How to crop smartly with Panorama Tools?

Q: Does CROPPING have any effect ?

R: YES, and it can be phenomenal.

Introduction

I am personnally using a Sigma 8-mm EX Fisheye on my Canon EOS 20D.

Anyone using a similar combo, i.e. APS-C size sensor + Circular fisheye lens, may observe exactly all what follows in this article.

I believe that it could also apply to other combinations such as Fullframe fisheye with the same kind of DSLR cameras (e.g. Nikon D70 + 10.5 mm Nikkor).

I shall show exemple using PTGui 5 but PTMac would give the same result. As the later doesn't offer some of the PTGui new functionalities as yet, there will be no equivalent in PTMac in some cases for the moment.

Effect of cropping

It has been often written that cropping has finally no effect on the final panorama and that it is only for having a better "Panorama Editor" image i.e. without black parts.

This can be APPARENTLY true. In fact Cropping has actually always an influence at every further step of the panorama tools workflow but in some case it is hard to perceive it on the final rendered panorama after blending.

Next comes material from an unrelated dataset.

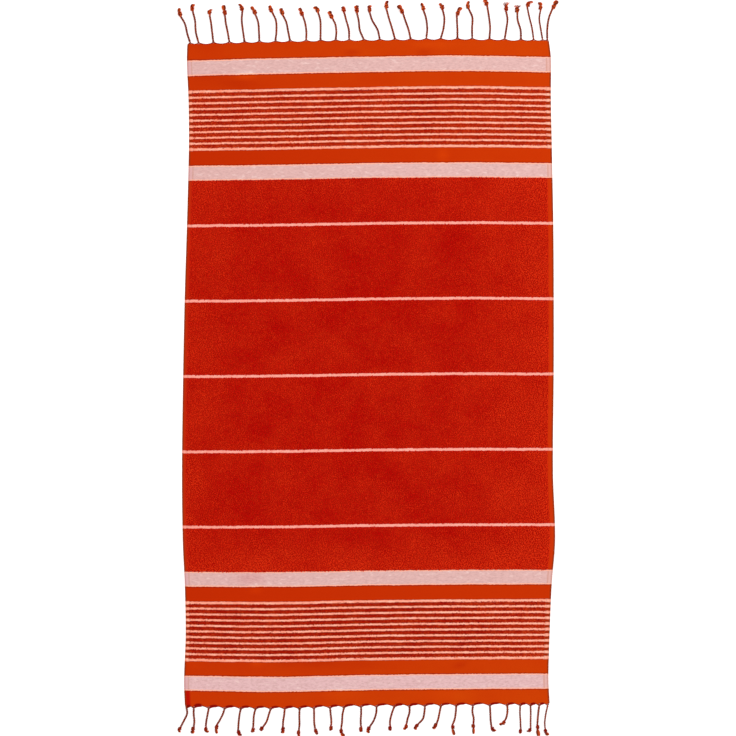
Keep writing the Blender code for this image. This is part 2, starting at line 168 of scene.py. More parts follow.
BOTTOM_STRANDS = table(STRAND, (
    (-444, 7, 4, -460, 53, 8, -3), (-426, 0, 2, -427, 51, 12, -3), (-389, -1, -2, -396, 51, 9, 3),
    (-350, 2, 1, -371, 45, 16, 0), (-311, -2, -2, -317, 57, 9, 5), (-275, -2, -1, -282, 50, 7, -1),
    (-238, 2, 4, -260, 47, 5, -3), (-204, 0, -1, -209, 48, 11, 0), (-168, 0, 1, -170, 57, 10, 0),
    (-133, -1, -2, -129, 54, 9, 4), (-94, 1, 2, -92, 48, 7, -1), (-59, -2, -1, -66, 56, 15, 5),
    (-18, 0, -1, -18, 52, 8, 0), (20, 5, 5, 1, 52, 11, -3), (64, -3, -4, 53, 51, 7, 1),
    (100, 3, 1, 91, 47, 9, -4), (138, 5, 8, 118, 46, 9, -6), (177, 1, 2, 164, 45, 9, -7),
    (214, 2, 2, 205, 49, 20, 3), (255, -2, 1, 256, 47, 20, 1), (296, -1, -2, 302, 55, 6, 7),
    (338, 4, 5, 329, 39, 6, -10), (370, -1, 0, 371, 60, 7, -2, 1.0, 0.88),
    (395, 1, 1, 394, 58, 5, -6, 1.0, 0.86), (417, -1, -1, 412, 51, 22, 3),
    (438, -3, -4, 432, 60, 12, 5, 1.0, 0.82),
), defaults=(1.0, 1.0))

# The two ends. slant is how far the edge rises from the left corner to the right one. scallop is how far
# it is drawn back between two strings, most of all left of the middle where skew is below 1, and lip is
# how far it stands out just left of each string. The cords are the gathered threads that run along it,
# thinned by thinning towards the next string on the right. The tones say how orange (1), brown (0) or red
# (-1) the threads are there, and knot_size is the size of a knot beside the upper end's.
End = namedtuple("End", (
    "name", "node", "v", "slant", "strands", "scallop", "skew", "lip", "cords", "cord_radius", "thinning",
    "cord_tone", "knot_size", "knot_tones", "tuft_tones",
))
UPPER_END = End(
    name="upper_fringe", node="fringe_top", v=WEAVE_TOP, slant=0.0, strands=TOP_STRANDS, scallop=3.0 * MM,
    skew=1.0, lip=0.0, cords=2, cord_radius=0.55 * MM, thinning=0.1, cord_tone=-0.75, knot_size=1.0,
    knot_tones=(0.75, -0.25), tuft_tones=(-0.35, 1.25),
)
LOWER_END = End(
    name="lower_fringe", node="fringe_bottom", v=WEAVE_BOTTOM, slant=2.6 * MM, strands=BOTTOM_STRANDS,
    scallop=2.9 * MM, skew=0.75, lip=2.8 * MM, cords=3, cord_radius=1.05 * MM, thinning=0.65, cord_tone=-1.0,
    knot_size=0.85, knot_tones=(0.15, -0.9), tuft_tones=(-0.3, 1.05),
)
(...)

Furthermore other factors shall influence the process and may hide partially or totally the real final effect of cropping.

What does the crop do in PTools?

Lets use an analogy: Open a copy of one of the input image of the panorama in your favorite graphic edition application (e.g. Adobe Photoshop). Enlarge the canevas to get a much larger space around the original image. Now use the Crop Tool. You can select either circular or rectangular shape. Crop the image. The selected crop can be smaller, larger, inside the image or partially outside and offset in any direction. when you click on the OK button you have cropped the original image. Only being completely outside of the image excepted any other cropping may have a usefull meaning.

The cropping function in PTGui shall do just that. But it does it "virtually" as the original input image is safely kept as it was before cropping. Only coordinates and dimensions of the crop area are transferred on a script that will be read in the next step by the Optimizer.

Mastering the Crop function

Shape (Type) and size of Cropping (for more details click on button "SYNTHESIS": on top of this page).

The shape of the cropping is controlled by the "Lens type" that is selected in the "Images Parameters" table. If the box "Use individual parameters for:" (on the" Lens Settings" Tab) has been previously checked for that given Image, a rollover list shall appear when the cursor is pushed in the corresponding image line of the "Lens Type"column. You may select whatever type you wish.

The "Lens Type" words can be unfortunatly therefore misleading when cropping is intended. The lens that was used originally for shooting the individual image can be of the same kind than the type of cropping. Alternatively the cropping can be of a different type (shape). When you want to set a specific cropping shape, it is not the "Lens Type"that is really defined in the column but it is the type (shape) of the cropping.

As Panorama tools allow to have different types of lenses for any of the images for a Panorama this means that you may have different "Lens Types"selected in the column. Wathever is the original lens type that you had given in the project first tab page. Just check the adequate boxes of the "Use individual parameters for:" list in the "Lens Parameters" tab and then select the shape of correlated image cropping in the "Images Parameters" tab table.

As an example, for a circular original image, you are then free to select "FullFrame" or "Circular" for one image in the "Images Parameters" table and you shall have rectangular or circular cropping function available in the Crop tab. (This shall appear unfortunately only after having pushed once on the "Optimizer button" though...).

Now you can change the size of the cropped area in that Cropping window or by the dimensions boxes on the right. Remember: the cropped area can encompass only part of the orignal image and include black area void of image.